Given instruction
Return only what lies between the first line of the entries and the line containing "end_turn = 46; // [43:1:48]", both lines included.

■ ■ ■ ■ ■

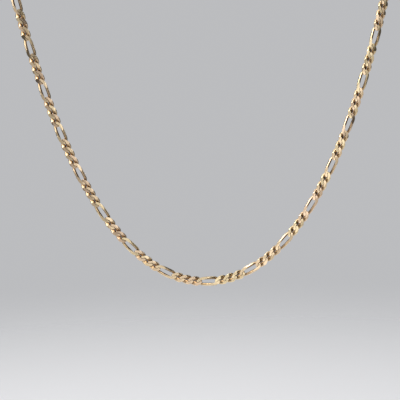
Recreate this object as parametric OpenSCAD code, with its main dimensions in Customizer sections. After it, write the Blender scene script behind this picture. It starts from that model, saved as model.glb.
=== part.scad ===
// Figaro neck chain: one long curb link and three short ones, repeated, as a closed loop.
// It hangs from the nape, where a plain bolt ring between two jump rings fastens it.
// Millimetres. Origin: on the chain's route, at the middle of the nape. +Z is up, -Y is the front
// and +X is to the right of someone who faces the chain.

/* [Link wire] */
// Thickness of the drawn wire of every link
wire_d = 0.7; // [0.62:0.02:0.74]
// Running play between two wires that bear on each other
play = 0.19; // [0.15:0.01:0.23]
// Room on each side of a wire in the link that holds it
side_room = 0.27; // [0.25:0.01:0.32]
// Thickness of the chain between its ground faces
face_t = 1.04; // [0.98:0.02:1.3]
// How far the ends of a link are turned out of its face
end_turn = 46; // [43:1:48]

/* [Pattern] */
// Daylight in a short link between its neighbours' wires
short_hole = 1.05; // [0.96:0.01:1.2]
// Daylight in a long link between its neighbours' wires
long_hole = 3.75; // [3.3:0.01:4.2]
// Short links between two long ones
shorts = 3; // [2, 3, 4]
// Length of the whole loop, which the chain makes up in full repeats
chain_l = 457; // [420:1:515]

/* [Hang] */
// Distance between the two strands where they turn over the shoulders
strand_span = 104.8; // [96:0.2:112]
// Radius of the turn over each shoulder
shoulder_r = 20; // [16:0.5:26]
// Straight run beside the neck, from the shoulder to the nape's curve
neck_run = 10.5; // [6:0.5:18]
// Rise of the neck's plane towards the nape
neck_rise = 25; // [15:1:35]
// Lean of the chain's face outwards, where it lies round the neck
neck_lean = 42; // [30:1:60]
// How far the chain has slid round its loop, to the right at the front
slip = 0.25; // [-2:0.05:2]

/* [Fastening] */
// Running play between the rings
ring_play = 0.24; // [0.2:0.01:0.4]
// Hole of each jump ring
jump_hole = 2.9; // [2.5:0.1:3.2]
// Wire of each jump ring
jump_wire = 0.65; // [0.55:0.05:0.75]
// How far each jump ring stands off the chain's face
jump_turn = 65; // [60:1:70]
// Hole of the bolt ring
clasp_hole = 4.2; // [3.6:0.1:5]
// Tube of the bolt ring
clasp_tube = 1.15; // [1:0.05:1.3]
// Hole of the bolt ring's eye
eye_hole = 1.4; // [1.3:0.05:1.7]
// Wire of the bolt ring's eye
eye_wire = 0.65; // [0.55:0.05:0.75]
// How far the eye is soldered into the tube
eye_sink = 0.2; // [0.15:0.05:0.3]
// Diameter of the thumb stud on the tube
stud_d = 0.7; // [0.6:0.05:0.8]
// Height of the thumb stud above the tube
stud_h = 0.55; // [0.4:0.05:0.8]

/* [Hidden] */

gold = "#d9b46c";
wire_sides = 5;
end_steps = 4;      // stretches of wire round each end of a link
round_fn = 64;      // smoothness of the rings

bar_y = wire_d + side_room;     // wire's centre line from the link's middle
short_pitch = short_hole + 2 * wire_d;
long_pitch = long_hole + 2 * wire_d;

jump_pitch = jump_hole - ring_play;
clasp_wall = clasp_tube + eye_wire - eye_sink;
clasp_pitch = clasp_hole + clasp_wall + eye_hole - ring_play;
fastening_l = 2 * jump_pitch + clasp_pitch;

// Repeats of the pattern on each side of the long link at the front. Short links end the chain.
period = shorts + 1;
repeat_l = shorts * short_pitch + long_pitch;
side_repeats = round(((chain_l - fastening_l - long_pitch) / 2 - shorts * short_pitch) / repeat_l);
last_link = side_repeats * period + shorts;

X_DIR = [1, 0, 0];
FRONT = [0, -1, 0];

function unit(v) = v / norm(v);
function clamp(v, limit) = max(-limit, min(limit, v));
function smooth(t) = let (u = max(0, min(1, t))) u * u * (3 - 2 * u);
function asinh(v) = ln(v + sqrt(v * v + 1));
function sinh(v) = (exp(v) - exp(-v)) / 2;

// Lengths along the chain, counted in links from the middle long one

function is_long(i) = i % period == 0;
// Start of link i, from the middle of link 0
function link_start(i) =
    i <= 0 ? -link_start(1 - i)
           : long_pitch / 2 + (i - 1) * short_pitch
             + floor((i - 1) / period) * (long_pitch - short_pitch);

chain_half = link_start(last_link + 1);
loop_half = chain_half + fastening_l / 2;

// The loop's route. It is the same on both sides, so it is worked out for the right side, from
// the lowest point at the front: a catenary, a bend over the shoulder, a straight run beside the
// neck and a half circle round the nape.

neck_dir = [0, cos(neck_rise), sin(neck_rise)];
neck_up = [0, -sin(neck_rise), cos(neck_rise)];

// What follows a catenary of parameter a: its length, direction and end, and the bend after it
function hang_len(a) = a * sinh(strand_span / 2 / a);
function hang_dir(a) = unit([a, 0, hang_len(a)]);
function bend_turn(a) = acos(hang_dir(a) * neck_dir);
function bend_in(a) = unit(neck_dir - hang_dir(a) * cos(bend_turn(a)));
function bend_offset(a, turn) =
    shoulder_r * (sin(turn) * hang_dir(a) + (1 - cos(turn)) * bend_in(a));
function bend_len(a) = shoulder_r * bend_turn(a) * PI / 180;
function neck_radius(a) = strand_span / 2 + bend_offset(a, bend_turn(a)).x;
function half_len(a) = hang_len(a) + bend_len(a) + neck_run + neck_radius(a) * PI / 2;

// The catenary that uses up the loop's length, by halving the interval of its parameter
function solve_hang(low, high, steps) =
    let (mid = (low + high) / 2)
    steps == 0 ? mid
               : half_len(mid) > loop_half ? solve_hang(mid, high, steps - 1)
                                           : solve_hang(low, mid, steps - 1);

sag = solve_hang(strand_span / 12, strand_span * 4, 50);
hang_end = hang_len(sag);
bend_end = hang_end + bend_len(sag);
run_end = bend_end + neck_run;
neck_r = neck_radius(sag);

function hang_point(s) = [sag * asinh(s / sag), 0, sqrt(sag * sag + s * s) - sag];
function bend_point(s) =
    hang_point(hang_end) + bend_offset(sag, (s - hang_end) / shoulder_r * 180 / PI);
function run_point(s) = bend_point(bend_end) + (s - bend_end) * neck_dir;
function nape_turn(s) = (s - run_end) / neck_r * 180 / PI;
function nape_point(s) =
    run_point(run_end)
    + neck_r * ((cos(nape_turn(s)) - 1) * X_DIR + sin(nape_turn(s)) * neck_dir);
nape = nape_point(loop_half);

function right_point(s) =
    (s < hang_end ? hang_point(s)
     : s < bend_end ? bend_point(s)
     : s < run_end ? run_point(s)
     : nape_point(s)) - nape;

// Direction of the chain's face: to the front where it hangs, out and up round the neck
function neck_out(s) =
    s < run_end ? X_DIR : cos(nape_turn(s)) * X_DIR + sin(nape_turn(s)) * neck_dir;
function right_face(s) =
    let (share = smooth((s - hang_end) / (run_end - hang_end)))
    (1 - share) * FRONT
    + share * (cos(neck_lean) * neck_up + sin(neck_lean) * neck_out(s));

function mirrored(v) = [-v.x, v.y, v.z];
// Length s along the whole loop, brought to -loop_half..loop_half
function wrapped(s) = s - 2 * loop_half * round(s / (2 * loop_half));
function route_point(s) =
    let (w = wrapped(s)) w < 0 ? mirrored(right_point(-w)) : right_point(w);
function route_face(s) =
    let (w = wrapped(s)) w < 0 ? mirrored(right_face(-w)) : right_face(w);

// Sets its children between two lengths along the loop: X along it, Z out of the chain's face
module on_route(from, to) {
    a = route_point(from);
    b = route_point(to);
    x = unit(b - a);
    face = route_face((from + to) / 2);
    z = unit(face - (face * x) * x);
    y = cross(z, x);
    at = (a + b) / 2;
    multmatrix([[x.x, y.x, z.x, at.x], [x.y, y.y, z.y, at.y], [x.z, y.z, z.z, at.z]])
        children();
}

// A curb link. Its wire follows a stadium that is twisted about the chain's line, so that both
// ends stand across their neighbours', and its faces are ground flat.

// Centre line before the twist, at an angle round the link's end (0 points along the chain)
function end_station(end, angle, straight) =
    [end * (straight + bar_y * cos(angle)), end * bar_y * sin(angle)];
function stations(straight, side_steps) = [
    for (end = [1, -1])
        each concat(
            [for (k = [0:end_steps])
                let (angle = -90 + 180 * k / end_steps)
                [end_station(end, angle, straight), end * [cos(angle), sin(angle)]]],
            [for (k = [1:1:side_steps - 1])
                [[end * straight * (1 - 2 * k / side_steps), end * bar_y], [0, end]]]
        )
];

// One point of the wire's skin, at an angle round the wire (0 points out of the link)
function skin_point(station, angle, half) =
    let (
        flat = station[0],
        out = station[1],
        r = wire_d / 2,
        along = flat.x + r * cos(angle) * out.x,
        across = flat.y + r * cos(angle) * out.y,
        above = r * sin(angle),
        turn = -end_turn * flat.x / half
    )
    [
        along,
        across * cos(turn) - above * sin(turn),
        clamp(across * sin(turn) + above * cos(turn), face_t / 2)
    ];

module curb_link(link_pitch, side_steps) {
    half = (link_pitch + play) / 2;
    straight = half + wire_d / 2 - bar_y;
    line = stations(straight, side_steps);
    count = len(line);
    points = [
        for (station = line, k = [0:wire_sides - 1])
            skin_point(station, 360 * (k + 0.5) / wire_sides, half)
    ];
    function at(i, k) = (i % count) * wire_sides + k % wire_sides;
    faces = [
        for (i = [0:count - 1], k = [0:wire_sides - 1])
            each [
                [at(i, k), at(i, k + 1), at(i + 1, k + 1)],
                [at(i, k), at(i + 1, k + 1), at(i + 1, k)]
            ]
    ];
    polyhedron(points, faces, convexity = 4);
}

module short_links() {
    color(gold)
        for (i = [-last_link:last_link])
            if (!is_long(i))
                on_route(link_start(i) + slip, link_start(i + 1) + slip)
                    curb_link(short_pitch, 1);
}

module long_links() {
    color(gold)
        for (i = [-last_link:last_link])
            if (is_long(i))
                on_route(link_start(i) + slip, link_start(i + 1) + slip)
                    curb_link(long_pitch, 2);
}

module ring(hole, wire) {
    rotate_extrude($fn = round_fn)
        translate([(hole + wire) / 2, 0]) circle(d = wire, $fn = round_fn);
}

// Each jump ring leans across the end of the last link, so the two lean opposite ways
module jump_ring_right() {
    start = chain_half + slip;
    color(gold)
        on_route(start, start + jump_pitch)
            rotate([jump_turn, 0, 0]) ring(jump_hole, jump_wire);
}

module jump_ring_left() {
    start = -chain_half + slip;
    color(gold)
        on_route(start - jump_pitch, start)
            rotate([-jump_turn, 0, 0]) ring(jump_hole, jump_wire);
}

// The bolt ring lies flat on the neck between the jump rings, its eye to the right strand
module bolt_ring() {
    start = chain_half + slip + jump_pitch;
    eye_x = (eye_hole - clasp_pitch - ring_play) / 2;
    ring_x = (clasp_pitch + ring_play - clasp_hole) / 2;
    color(gold)
        on_route(start, start + clasp_pitch) {
            translate([ring_x, 0, 0]) ring(clasp_hole, clasp_tube);
            translate([eye_x, 0, 0]) ring(eye_hole, eye_wire);
            translate([ring_x, (clasp_hole + clasp_tube) / 2, 0])
                cylinder(d = stud_d, h = clasp_tube / 2 + stud_h, $fn = round_fn);
        }
}

short_links();
long_links();
jump_ring_left();
jump_ring_right();
bolt_ring();
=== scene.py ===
"""Looks of a figaro neck chain: its polished links, its fastening, the studio and the camera.

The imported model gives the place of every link. A finer link of round wire with ground faces stands
in each place, and a node tree for each kind of link shapes it and sets it out. Lengths of the chain
and the camera are named in millimetres, those of the studio in metres, and angles in degrees.
Everything that is built is in metres and radians.
"""

from __future__ import annotations

import logging
import math
from dataclasses import dataclass, field
from enum import Enum

import bmesh
import bpy
import numpy as np
from mathutils import Matrix, Vector

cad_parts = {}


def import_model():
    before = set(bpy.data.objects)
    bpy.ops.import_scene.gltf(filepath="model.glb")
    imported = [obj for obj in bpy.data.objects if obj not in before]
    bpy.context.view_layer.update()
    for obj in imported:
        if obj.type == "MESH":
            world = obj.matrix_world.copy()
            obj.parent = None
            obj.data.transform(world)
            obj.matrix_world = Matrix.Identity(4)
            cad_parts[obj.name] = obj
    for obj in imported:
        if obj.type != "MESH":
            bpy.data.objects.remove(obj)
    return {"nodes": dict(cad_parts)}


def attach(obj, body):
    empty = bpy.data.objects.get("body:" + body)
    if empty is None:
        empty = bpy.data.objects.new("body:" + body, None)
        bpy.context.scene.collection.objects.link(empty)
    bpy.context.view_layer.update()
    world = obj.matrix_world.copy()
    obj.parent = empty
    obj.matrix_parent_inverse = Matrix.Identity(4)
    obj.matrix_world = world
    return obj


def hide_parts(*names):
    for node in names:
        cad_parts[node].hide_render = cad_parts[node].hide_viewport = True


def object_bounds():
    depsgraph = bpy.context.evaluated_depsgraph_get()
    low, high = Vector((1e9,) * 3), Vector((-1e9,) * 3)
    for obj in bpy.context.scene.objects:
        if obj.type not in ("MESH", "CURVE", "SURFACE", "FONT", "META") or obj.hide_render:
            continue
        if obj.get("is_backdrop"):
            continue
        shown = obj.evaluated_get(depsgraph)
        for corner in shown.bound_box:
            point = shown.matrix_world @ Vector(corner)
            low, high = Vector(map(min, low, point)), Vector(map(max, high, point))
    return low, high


LOG = logging.getLogger("figaro_chain")

MM = 0.001
MICRON = 0.001 * MM
MERGE_GAP = 1e-4 * MM
NOISE_MEAN = 0.5
BODY = "root"

Colour = tuple[float, float, float]


class Node(Enum):
    """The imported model's nodes."""

    SHORT_LINKS = "short_links"
    LONG_LINKS = "long_links"
    JUMP_RING_LEFT = "jump_ring_left"
    JUMP_RING_RIGHT = "jump_ring_right"
    BOLT_RING = "bolt_ring"


class Slot(Enum):
    """The record's material slots."""

    LINKS = "links"
    FASTENING = "fastening"


class Mark(Enum):
    """Attributes that the links carry for their finish."""

    GROUND = "ground_face"
    # Marks the inner sides, which carry the tarnish and the painted shade.
    INNER = "inner_side"
    TONE = "link_tone"
    PLACE = "place_in_link"


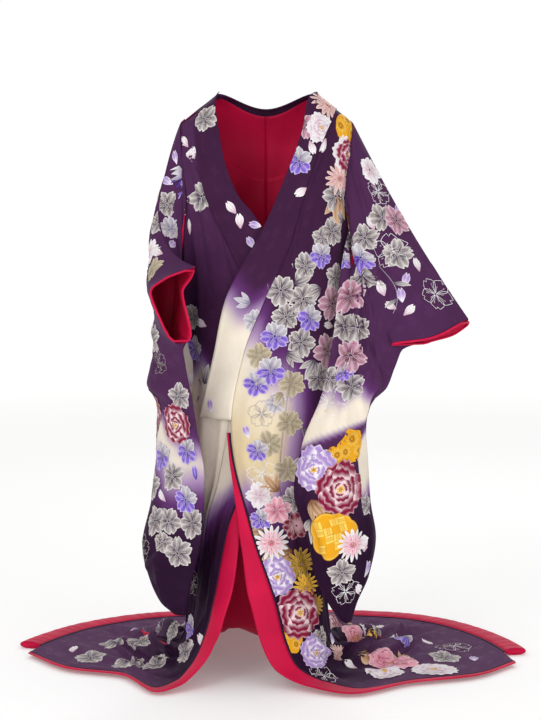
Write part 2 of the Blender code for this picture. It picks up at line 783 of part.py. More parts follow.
def cuff_lining(side, walls, end):
    """Crimson facing on the inside of each wall of the cuff."""
    for piece, wall in (("cuff_lining_front", 1), ("cuff_lining_back", -1)):
        rows = []
        for row in walls[wall][2:end]:
            rows.append(row[-4:-1] + [between(row[-2], row[-1], 0.93)])
        rows = layer_on(rows, -CUFF_LAYER_GAP * side * wall)
        cloth(side_name(piece, side), rows, "crimson_lining")


def cuff_roll(side, walls, end):
    """The thin crimson roll round the cuff's opening."""
    loop = []
    for wall, levels in ((1, range(1, end + 1)), (-1, range(end, 0, -1))):
        for i in levels:
            lip, before = walls[wall][i][-1], walls[wall][i][-2]
            loop.append(lip + (lip - before).normalized() * (CUFF_ROLL_RADIUS + SEAM_GAP * 2))
    roll(side_name("cuff_roll", side), loop, CUFF_ROLL_RADIUS, "crimson_lining", closed=True)


def clear_scene():
    for old in list(bpy.data.objects):
        bpy.data.objects.remove(old, do_unlink=True)
    made = bpy.data.collections.new(ROBE)
    bpy.context.scene.collection.children.link(made)


def main():
    clear_scene()
    for side in (LEFT, RIGHT):
        front_panel(side)
        okumi(side)
        back_panel(side)
        collar_front(side)
        lining_back(side)
        front_trim(side)
        hem_trim(side)
        sleeve(side)
    collar_back()


main()
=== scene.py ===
import math
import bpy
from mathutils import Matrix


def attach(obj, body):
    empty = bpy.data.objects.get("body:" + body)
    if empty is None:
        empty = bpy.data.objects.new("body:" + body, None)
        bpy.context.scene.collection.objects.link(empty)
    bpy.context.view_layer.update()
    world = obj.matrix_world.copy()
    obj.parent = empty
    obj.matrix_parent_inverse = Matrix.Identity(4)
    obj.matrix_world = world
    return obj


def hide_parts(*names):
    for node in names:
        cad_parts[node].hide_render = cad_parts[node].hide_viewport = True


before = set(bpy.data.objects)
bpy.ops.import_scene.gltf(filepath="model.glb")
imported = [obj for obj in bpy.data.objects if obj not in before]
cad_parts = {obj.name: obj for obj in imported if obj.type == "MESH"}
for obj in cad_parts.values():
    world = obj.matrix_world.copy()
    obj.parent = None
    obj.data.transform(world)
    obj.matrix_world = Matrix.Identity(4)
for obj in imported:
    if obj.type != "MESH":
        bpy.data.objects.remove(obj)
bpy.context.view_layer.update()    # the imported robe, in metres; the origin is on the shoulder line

from types import SimpleNamespace

import bmesh
import bpy
import numpy as np
from mathutils import Vector
from mathutils.bvhtree import BVHTree

leftSide, rightSide = 1, -1
floorHeight = -1.38

# The robe's cloth in metres: how finely it is modelled, its walls, and where its parts start and
# end along and across it
clothSettings = {
    "cell": 0.0085,
    "wall": 0.0016,
    "liningGap": 0.0034,
    "collarAcross": -0.15,
    "okumiAcross": 0.20,
    "sideAcross": 0.50,
    "okumiStart": 0.335,
    "collarEnd": 0.795,
    "hem": 1.86,
    "napeDrop": 0.085,
    "neckHalfWidth": 0.113,
    "collarSeamAtShoulder": 0.160,
    "shoulderSlope": 0.80,
    "shoulderFade": 0.25,
    "overlapLift": 0.006,
    "armholeEnd": 0.34,
    "armholeOpening": math.radians(16),
    "armholePerFall": 1.5,
    "okumiColumns": 19,
    "frontWidth": 0.42,
    "backWidth": 0.44,
    "liningWall": 0.001,
    "clear": 0.004,
}


def makeTable(text):
    # columns of numbers under their names
    names, *rows = (line.split() for line in text.strip().splitlines())
    return dict(zip(names, (list(map(float, column)) for column in zip(*rows))))


studioSettings = {
    "floor": floorHeight - 0.0012, "lens": 96.45, "distance": 4.57, "height": -0.23, "pitch": 4.98,
    "shift": 0.00625, "skyLight": 0.74, "backdrop": 1.0, "floorGlow": 0.16,
}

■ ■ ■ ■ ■

Reply
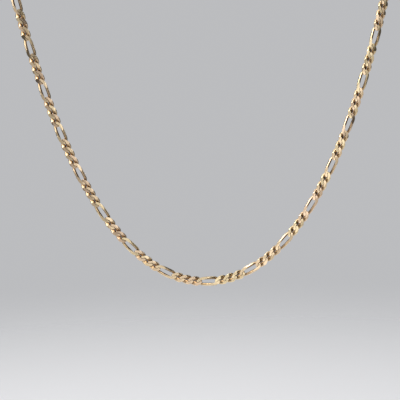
Recreate this object as parametric OpenSCAD code, with its main dimensions in Customizer sections. After it, write the Blender scene script behind this picture. It starts from that model, saved as model.glb.
=== part.scad ===
// Figaro neck chain: one long curb link and three short ones, repeated, as a closed loop.
// It hangs from the nape, where a plain bolt ring between two jump rings fastens it.
// Millimetres. Origin: on the chain's route, at the middle of the nape. +Z is up, -Y is the front
// and +X is to the right of someone who faces the chain.

/* [Link wire] */
// Thickness of the drawn wire of every link
wire_d = 0.7; // [0.62:0.02:0.74]
// Running play between two wires that bear on each other
play = 0.19; // [0.15:0.01:0.23]
// Room on each side of a wire in the link that holds it
side_room = 0.27; // [0.25:0.01:0.32]
// Thickness of the chain between its ground faces
face_t = 1.04; // [0.98:0.02:1.3]
// How far the ends of a link are turned out of its face
end_turn = 46; // [43:1:48]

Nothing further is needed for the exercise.